Temperature influences LCDs in multiple ways, primarily through the following mechanisms:

• Viscosity Shifts: High temperatures reduce viscosity, speeding up response times but potentially disrupting molecular alignment. Low temperatures increase viscosity, slowing responses and causing motion blur.
• Phase Transition: Liquid crystals have a specific temperature range where they remain functional. Beyond this, they may turn isotropic (liquid) or crystalline (solid), rendering the display unusable.
• Optical Anisotropy: Temperature alters the birefringence of liquid crystals, affecting contrast and color accuracy.

• LED Efficiency: Brightness decreases as temperatures rise due to reduced LED efficacy.
• Thermal Management: High-power backlights generate heat, which, if not dissipated, accelerates LED degradation.

• TFT Performance: High temperatures slow switching speeds, while low temperatures impair current drive capability, leading to dim displays.
• Driver Circuits: Resistors, capacitors, and ICs are temperature-sensitive, potentially causing instability or failures.

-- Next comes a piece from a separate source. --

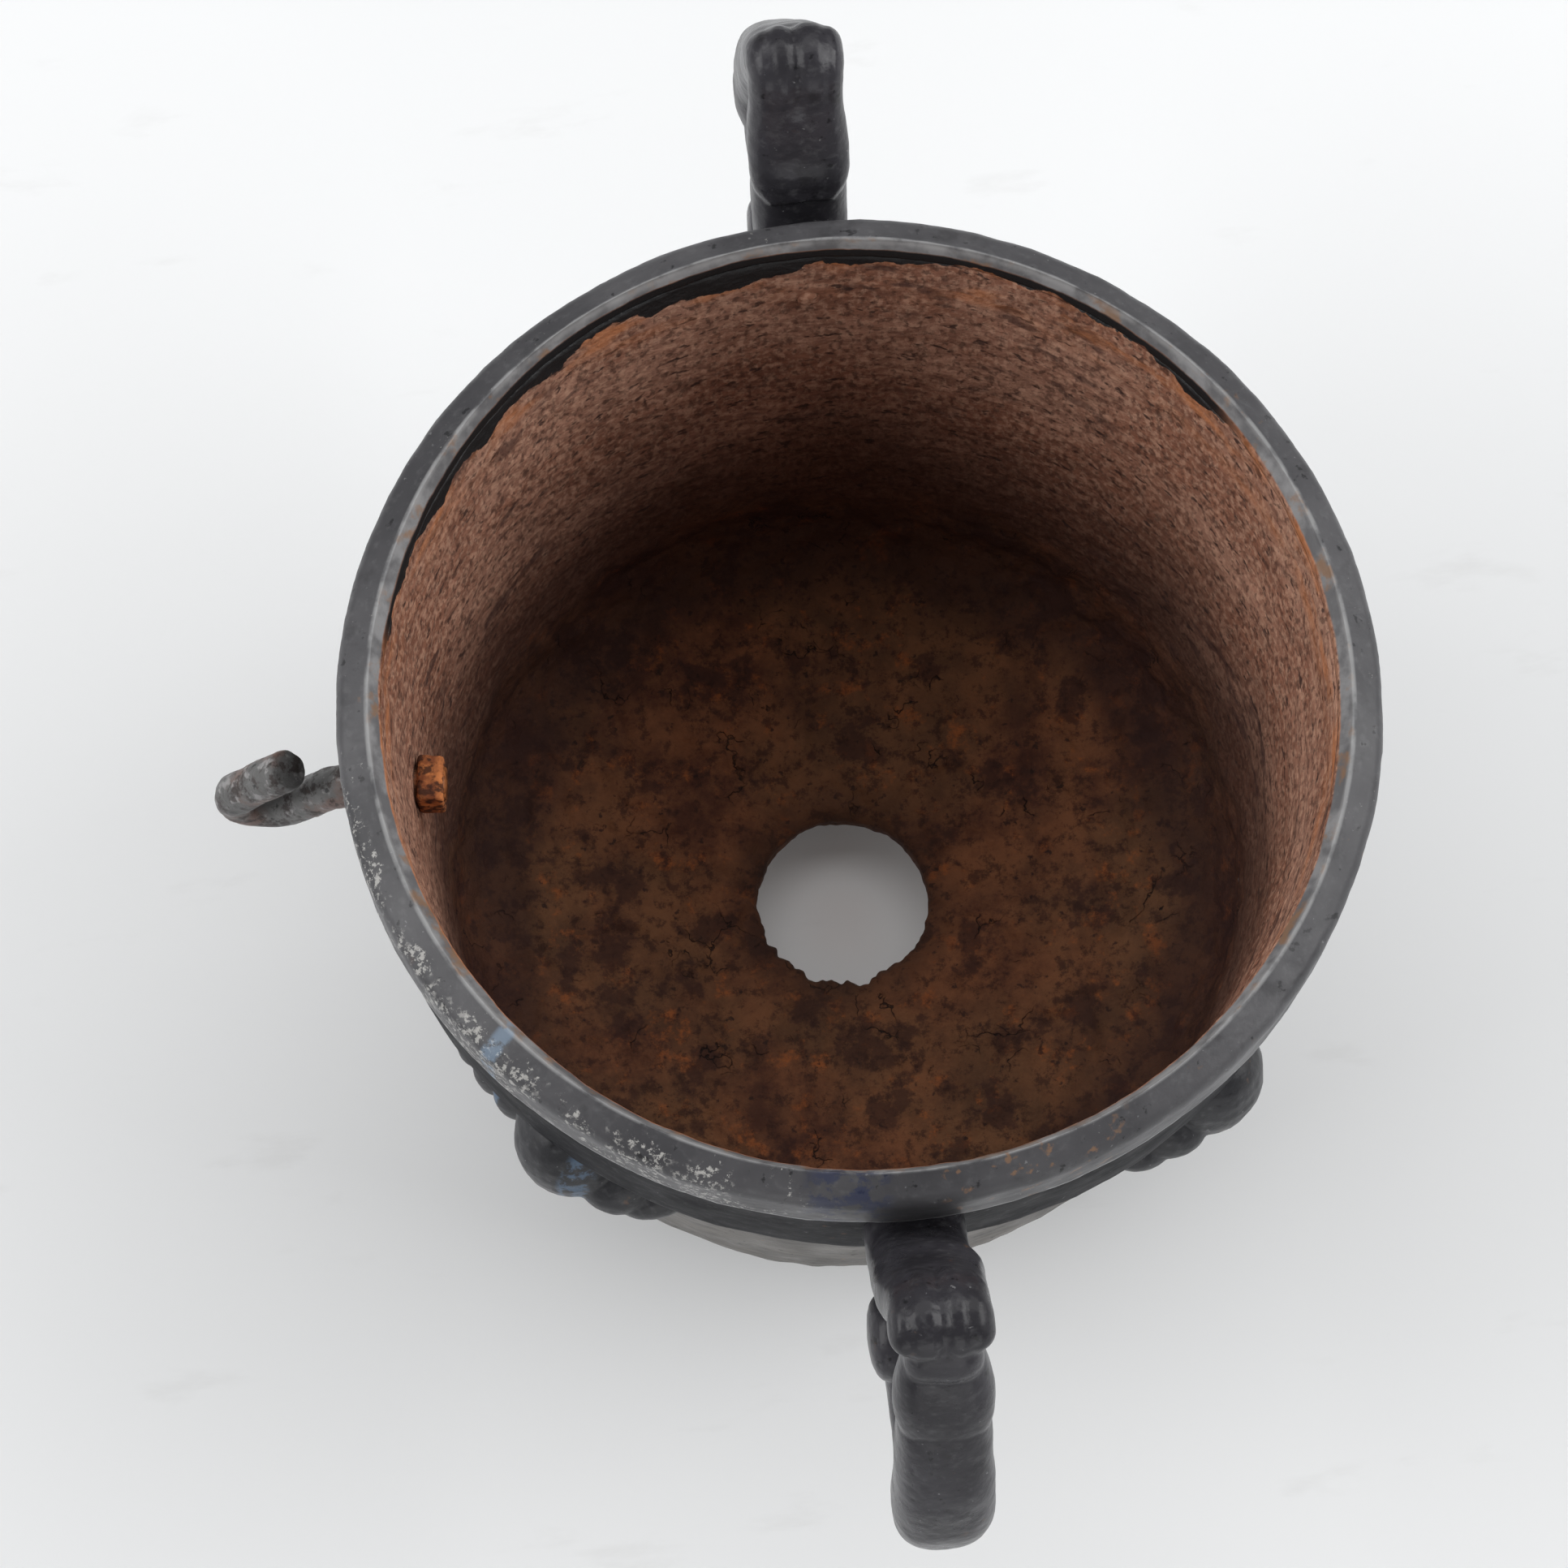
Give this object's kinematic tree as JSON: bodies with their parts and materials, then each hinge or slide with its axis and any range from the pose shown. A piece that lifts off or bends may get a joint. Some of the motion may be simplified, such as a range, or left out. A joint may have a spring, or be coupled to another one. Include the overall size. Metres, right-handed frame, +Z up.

• Material Degradation: Prolonged heat exposure ages polymer-based polarizers and filters, reducing transmittance and causing color shifts.
• Thermal Expansion: Mismatched expansion coefficients between layers can induce stress, delamination, or cracks.

Temperature-induced issues manifest in several ways:

• Reduced Brightness: High temperatures dim backlights, making screens appear washed out.
• Lower Contrast: Leakage currents increase, flattening image depth.
• Color Inaccuracy: Shifts in filter properties distort hues.
• Slow Response: Cold environments cause motion smearing.
• Dead Pixels: Extreme heat may permanently damage liquid crystals, creating black or white spots.
• Flickering: Temperature extremes destabilize driver circuits.

LCDs function optimally within specific temperature brackets:

• Room Temperature (25 ± 2°C): Peak performance for all metrics.
• Standard Range (10–40°C): Slight performance dips; suitable for most indoor devices.
• Extended Range (0–50°C): Industrial/outdoor use; noticeable degradation.

Note: Specifications vary by model—always consult manufacturer guidelines.

Outdoor LCDs endure harsher conditions, facing:

• Ambient Extremes: From -20°C winters to 40°C summers.
• Solar Loading: Direct sunlight can heat surfaces beyond 70°C.
• Internal Heat: High-brightness backlights exacerbate thermal stress.

To combat overheating, several cooling methods are employed:

Natural Convection: Relies on ambient airflow; low-cost but limited efficacy.

• Forced Air: Fans boost airflow—effective but noisy and prone to dust accumulation.
• Liquid Cooling: Circulates coolant for high-efficiency heat transfer; complex and expensive.
• Heat Pipes: Phase-change materials passively move heat; compact and reliable.

• Compressor-Based AC: Closed-loop cooling for extreme environments; energy-intensive.
• Thermoelectric Coolers: Solid-state devices for small-scale applications; moderate cooling.

Infinitus offers tailored solutions for outdoor LCDs:

• Adaptive Air Cooling: Dynamically adjusts fan speeds based on internal temperatures.
• Compressor AC Units: Maintain stable temperatures, extending LCD lifespan by 30% in harsh climates.

• Avoid Direct Sunlight: Use shades or reposition screens seasonally.
• Ensure Ventilation: Keep vents unobstructed; clean dust regularly.
• Prevent Moisture: Store in dry conditions; check seals for integrity.
• Monitor Performance: Periodically check for brightness/color anomalies.
• Proper Power Cycling: Minimize abrupt on/off toggles during temperature swings.

Temperature profoundly impacts LCD functionality, necessitating robust thermal management. As cooling technologies evolve—from advanced materials to energy-efficient systems—LCDs will gain resilience in extreme environments. Concurrently, innovations in liquid crystal chemistry promise broader operational ranges, ensuring displays remain vibrant and reliable wherever they’re deployed.